- **Requirements**: Repeat every line of the material, character for character.

- **Information shown**:
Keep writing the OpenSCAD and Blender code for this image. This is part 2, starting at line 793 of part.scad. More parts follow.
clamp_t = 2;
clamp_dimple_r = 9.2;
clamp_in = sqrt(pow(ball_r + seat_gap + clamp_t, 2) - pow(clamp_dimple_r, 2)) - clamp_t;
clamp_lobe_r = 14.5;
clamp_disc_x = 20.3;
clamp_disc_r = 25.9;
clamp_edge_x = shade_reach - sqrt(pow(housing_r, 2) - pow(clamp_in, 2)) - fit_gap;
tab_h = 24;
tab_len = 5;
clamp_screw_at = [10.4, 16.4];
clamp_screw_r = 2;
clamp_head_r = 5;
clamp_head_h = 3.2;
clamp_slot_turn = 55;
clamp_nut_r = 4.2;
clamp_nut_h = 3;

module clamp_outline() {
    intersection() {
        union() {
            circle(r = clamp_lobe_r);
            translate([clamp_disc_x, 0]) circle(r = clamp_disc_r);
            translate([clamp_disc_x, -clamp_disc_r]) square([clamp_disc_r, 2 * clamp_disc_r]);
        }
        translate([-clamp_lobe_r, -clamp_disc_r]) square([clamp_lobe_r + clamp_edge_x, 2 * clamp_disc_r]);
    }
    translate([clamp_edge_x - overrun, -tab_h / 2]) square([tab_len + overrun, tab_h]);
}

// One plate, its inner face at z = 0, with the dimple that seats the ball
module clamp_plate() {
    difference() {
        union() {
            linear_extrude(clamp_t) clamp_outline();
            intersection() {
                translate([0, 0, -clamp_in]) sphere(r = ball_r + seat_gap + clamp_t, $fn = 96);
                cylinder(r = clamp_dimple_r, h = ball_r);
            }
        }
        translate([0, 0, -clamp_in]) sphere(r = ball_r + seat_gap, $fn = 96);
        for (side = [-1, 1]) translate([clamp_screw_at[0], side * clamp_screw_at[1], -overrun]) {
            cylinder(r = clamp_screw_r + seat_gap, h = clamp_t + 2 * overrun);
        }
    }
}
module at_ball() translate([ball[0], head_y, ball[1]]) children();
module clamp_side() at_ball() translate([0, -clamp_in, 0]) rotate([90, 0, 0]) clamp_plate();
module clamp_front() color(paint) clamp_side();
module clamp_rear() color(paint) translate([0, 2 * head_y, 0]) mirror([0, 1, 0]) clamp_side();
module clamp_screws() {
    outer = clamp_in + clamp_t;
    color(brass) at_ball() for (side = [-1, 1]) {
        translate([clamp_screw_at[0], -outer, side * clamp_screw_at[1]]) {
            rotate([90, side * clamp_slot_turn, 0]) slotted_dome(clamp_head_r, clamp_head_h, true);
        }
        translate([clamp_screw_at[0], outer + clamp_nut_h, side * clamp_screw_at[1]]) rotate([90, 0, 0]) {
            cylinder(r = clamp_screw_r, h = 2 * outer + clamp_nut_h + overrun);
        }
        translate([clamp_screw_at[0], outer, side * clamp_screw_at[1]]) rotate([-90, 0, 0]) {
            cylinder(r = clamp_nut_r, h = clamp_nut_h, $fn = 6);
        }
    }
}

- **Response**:
Keep writing the OpenSCAD and Blender code for this image. This is part 2, starting at line 793 of part.scad. More parts follow.
clamp_t = 2;
clamp_dimple_r = 9.2;
clamp_in = sqrt(pow(ball_r + seat_gap + clamp_t, 2) - pow(clamp_dimple_r, 2)) - clamp_t;
clamp_lobe_r = 14.5;
clamp_disc_x = 20.3;
clamp_disc_r = 25.9;
clamp_edge_x = shade_reach - sqrt(pow(housing_r, 2) - pow(clamp_in, 2)) - fit_gap;
tab_h = 24;
tab_len = 5;
clamp_screw_at = [10.4, 16.4];
clamp_screw_r = 2;
clamp_head_r = 5;
clamp_head_h = 3.2;
clamp_slot_turn = 55;
clamp_nut_r = 4.2;
clamp_nut_h = 3;

module clamp_outline() {
    intersection() {
        union() {
            circle(r = clamp_lobe_r);
            translate([clamp_disc_x, 0]) circle(r = clamp_disc_r);
            translate([clamp_disc_x, -clamp_disc_r]) square([clamp_disc_r, 2 * clamp_disc_r]);
        }
        translate([-clamp_lobe_r, -clamp_disc_r]) square([clamp_lobe_r + clamp_edge_x, 2 * clamp_disc_r]);
    }
    translate([clamp_edge_x - overrun, -tab_h / 2]) square([tab_len + overrun, tab_h]);
}

// One plate, its inner face at z = 0, with the dimple that seats the ball
module clamp_plate() {
    difference() {
        union() {
            linear_extrude(clamp_t) clamp_outline();
            intersection() {
                translate([0, 0, -clamp_in]) sphere(r = ball_r + seat_gap + clamp_t, $fn = 96);
                cylinder(r = clamp_dimple_r, h = ball_r);
            }
        }
        translate([0, 0, -clamp_in]) sphere(r = ball_r + seat_gap, $fn = 96);
        for (side = [-1, 1]) translate([clamp_screw_at[0], side * clamp_screw_at[1], -overrun]) {
            cylinder(r = clamp_screw_r + seat_gap, h = clamp_t + 2 * overrun);
        }
    }
}
module at_ball() translate([ball[0], head_y, ball[1]]) children();
module clamp_side() at_ball() translate([0, -clamp_in, 0]) rotate([90, 0, 0]) clamp_plate();
module clamp_front() color(paint) clamp_side();
module clamp_rear() color(paint) translate([0, 2 * head_y, 0]) mirror([0, 1, 0]) clamp_side();
module clamp_screws() {
    outer = clamp_in + clamp_t;
    color(brass) at_ball() for (side = [-1, 1]) {
        translate([clamp_screw_at[0], -outer, side * clamp_screw_at[1]]) {
            rotate([90, side * clamp_slot_turn, 0]) slotted_dome(clamp_head_r, clamp_head_h, true);
        }
        translate([clamp_screw_at[0], outer + clamp_nut_h, side * clamp_screw_at[1]]) rotate([90, 0, 0]) {
            cylinder(r = clamp_screw_r, h = 2 * outer + clamp_nut_h + overrun);
        }
        translate([clamp_screw_at[0], outer, side * clamp_screw_at[1]]) rotate([-90, 0, 0]) {
            cylinder(r = clamp_nut_r, h = clamp_nut_h, $fn = 6);
        }
    }
}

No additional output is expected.